By that time I was on a roll. The psychiatrist had suggested I might be bi-polar with rapid cycling. Manic-depressive, only with super short ups and downs, and mostly downs. In an hour and a half I had convinced myself I was in a hypomanic state, something not quite so fierce as pure mania, where someone, convinced they’re the next Cohen brothers (not just one of the Cohen brothers even, but maybe both of them at the same time), goes out into a city street and tries to gather a group of extras for a scene in the movie she wrote the night before which is sure to win an Academy Award. Hypomania is more socially acceptable. Hypomania means productivity and optimism until the next lowering of the bleak sky, and I embrace it entirely. I was hypomanic 10 years ago when I borrowed a friend’s nail-gun and   built our son a loft in his bedroom in a matter of hours. I might have been hypomanic when I rented a chainsaw and cut up a fifty-foot oak tree that had fallen in our front yard.

So when I took the test I was on a roll. I leaned into the questions like I knew them before I read them: I like to watch small animals suffer? (False.) Sometimes the government monitors my emails (False). But then the questions got harder. Sometimes I feel hot all over (Well, true, I’m 50. Hot flashes, no?). Sometimes my body feels tingly (Well, I mean, true, but I have spinal stenosis, my foot tingles. It’s a pinched nerve). I have never seen a vision (False. Uh oh…).

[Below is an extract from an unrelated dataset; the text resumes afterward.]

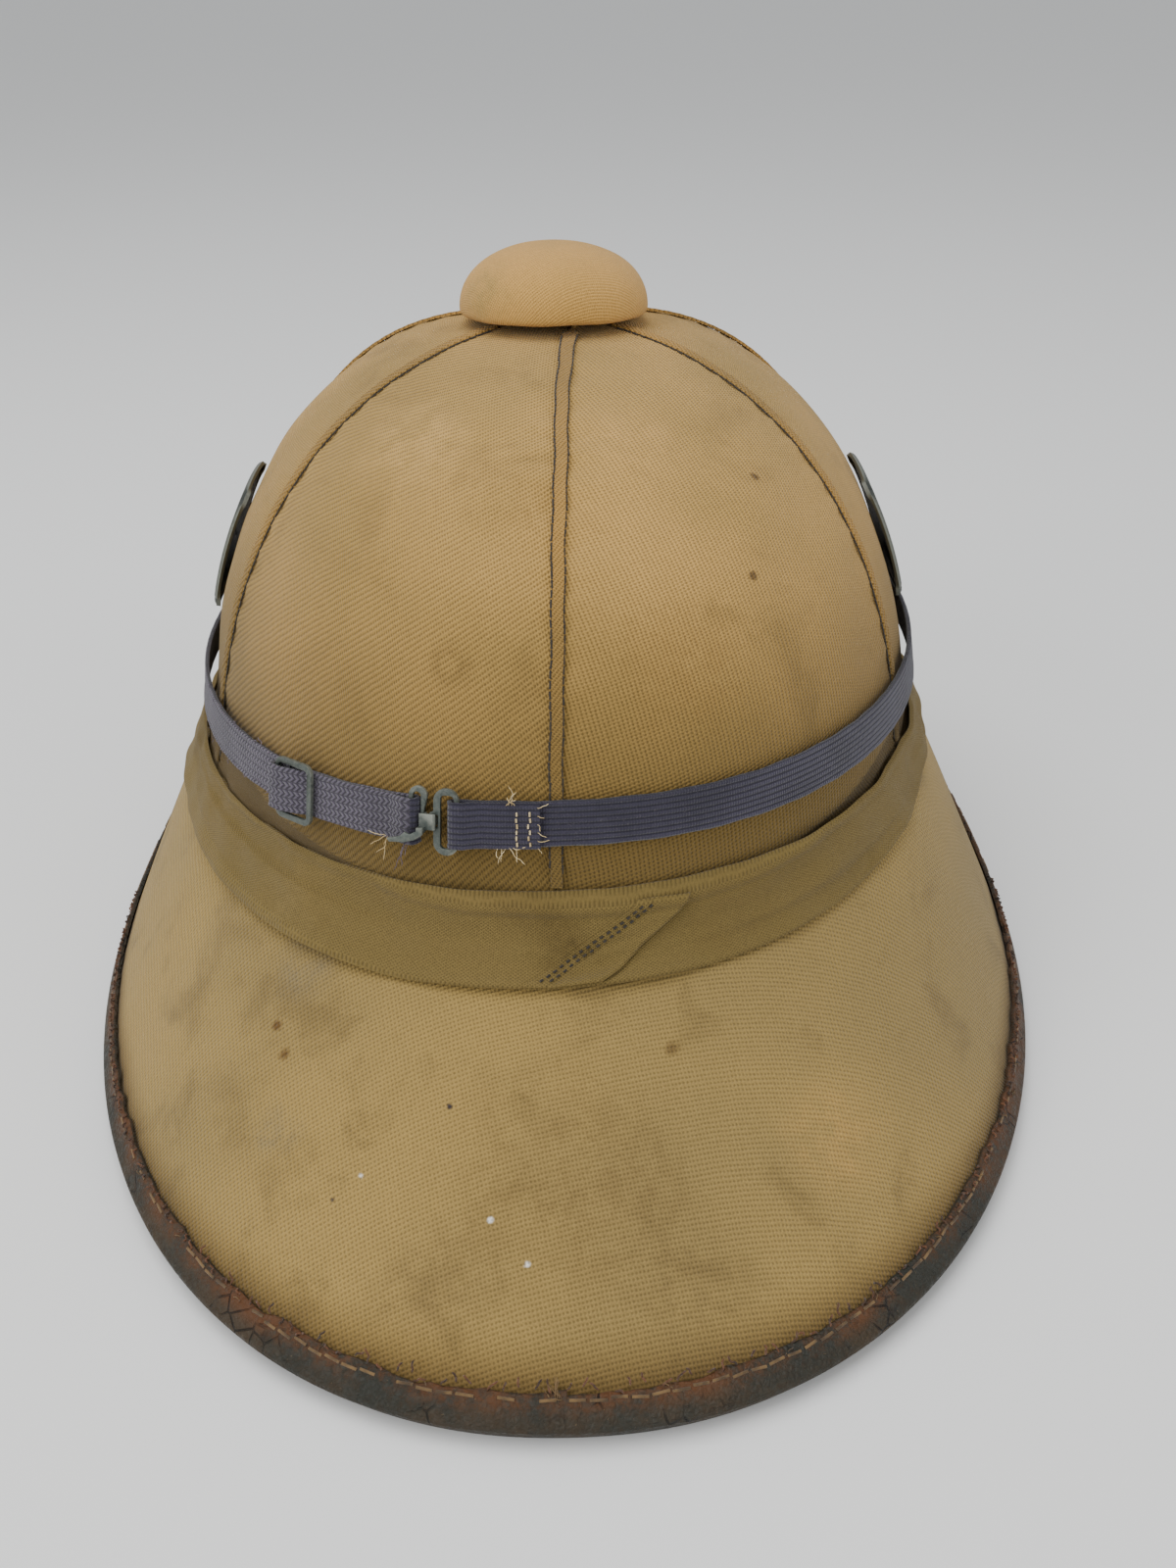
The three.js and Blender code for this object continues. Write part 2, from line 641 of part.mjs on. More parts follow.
// A bent strip: its profile along the strap and outwards, made as wide as asked across the strap
function bentStrip(profile, middleHeight, height) {
  const strip = new THREE.ExtrudeGeometry(polygon(profile), { depth: height, bevelEnabled: false });
  return strip.rotateX(Math.PI / 2).translate(0, middleHeight + height / 2, 0);
}
const tongue = bentStrip(
  [
    [hook.neckLeft, barLevel],
    [hook.neckRight, barLevel],
    [hook.neckRight, tongueLow],
    [hook.tongueTip, tongueLow],
    [hook.tongueTip, tongueHigh - 0.3],
    [hook.tongueTip - 0.4, tongueHigh],
    [hook.neckLeft, tongueHigh],
  ],
  0,
  3.4,
);
const tongueTip = bentStrip(
  [
    [hook.tongueTip - tipWidth, barLevel - metalThickness / 2],
    [hook.tongueTip, barLevel - metalThickness / 2],
    [hook.tongueTip, tongueLow + 0.3],
    [hook.tongueTip - tipWidth, tongueLow + 0.3],
  ],
  0,
  1.8,
);
const armLevel = barLevel + turnLevel + webbingThickness / 2 + clearance + 0.5;
const armOutline = polygon([
  [hook.neckRight, -1],
  [hook.neckRight, -2.4],
  [hook.left + 2.5, -3.6],
  [hook.left, -4.4],
  [hook.left - 3.3, -4.6],
  [hook.left - 3.8, -3.9],
  [hook.left - 1.1, -3.3],
  [hook.left + 0.1, -2.2],
  [hook.left + 1.2, -2.6],
  [hook.neckLeft, -1.8],
  [hook.neckLeft, -1],
]);
const armPost = polygon([
  [hook.neckLeft, -2.2],
  [hook.neckRight, -2.2],
  [hook.neckRight, -1],
  [hook.neckLeft, -1],
]);
const postDepth = armLevel - barLevel + 0.4 + metalThickness / 2;
const hookGeometry = joined([
  sheetPiece(hookShape, barLevel),
  tongue,
  tongueTip,
  sheetPiece(armOutline, armLevel, 0.8),
  sheetPiece(armPost, barLevel - metalThickness / 2 + postDepth / 2, postDepth),
]);
addPiece("clasp_hook", hookGeometry, materials.metal, claspFrame);

// Slider: a rounded frame; the webbing passes under its right bar and folds over its left bar
const sliderShape = roundedRectangle(
  -slider.width / 2,
  -slider.height / 2,
  slider.width / 2,
  slider.height / 2,
  slider.cornerRadius,
);
sliderShape.holes.push(
  roundedRectangle(
    -slider.width / 2 + slider.leftBarWidth,
    -slider.height / 2 + slider.barWidth,
    slider.width / 2 - slider.barWidth,
    slider.height / 2 - slider.barWidth,
    slider.cornerRadius - slider.barWidth,
    THREE.Path,
  ),
);
const sliderFrame = strapFrame(slider.azimuth, 0, slider.sink);
addPiece("strap_slider", sheetPiece(sliderShape, sliderLevel), materials.metal, sliderFrame);

// The frame's origin is on the ground, under the middle of the helmet's outline
helmet.updateMatrixWorld(true);
const outline = new THREE.Box3().setFromObject(helmet, true);
const middle = outline.getCenter(new THREE.Vector3());
helmet.position.set(-middle.x, -middle.y, -outline.min.z);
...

And then there were the infamous hope vs. despair questions that I’ve become used to: I sometimes feel life isn’t worth living (True, I mean, I’m depressed, right?). My future is bleak (False!). I am guilty of many things (False!).

And this is where, as far as crazy-person tests, my psychological profile can lean toward crazy. These tests aren’t designed for Christians. They actually work quite well for most religions. Generally speaking, for someone who sometimes feels like life isn’t worth living, the future looks bleak as well.

But my future isn’t bleak, and I’m not guilty. It’s the wonderful paradox that the Christian lives with. No matter how awful we feel, we are told: “I know the plans that I have for you, plans to prosper you and give you a future.” And as far as guilt? If I really believe what Christ did for me, then I’m not guilty. If I believe I’m guilty, then Christ is either a liar or not powerful enough, and these just aren’t options.

I got the results of my test in the mail. My heart sank: The client responded by claiming to be unrealistically virtuous (e.g. guilt free), This attitude weakens the validity of the test and shows an unwillingness to disclose personal information, This pattern of uncooperativeness shows distortion and neurotic adjustment.

Yikes! I am crazy!

But the pills are working, so that’s good. Gotta go, I’m in the middle of a bathroom renovation.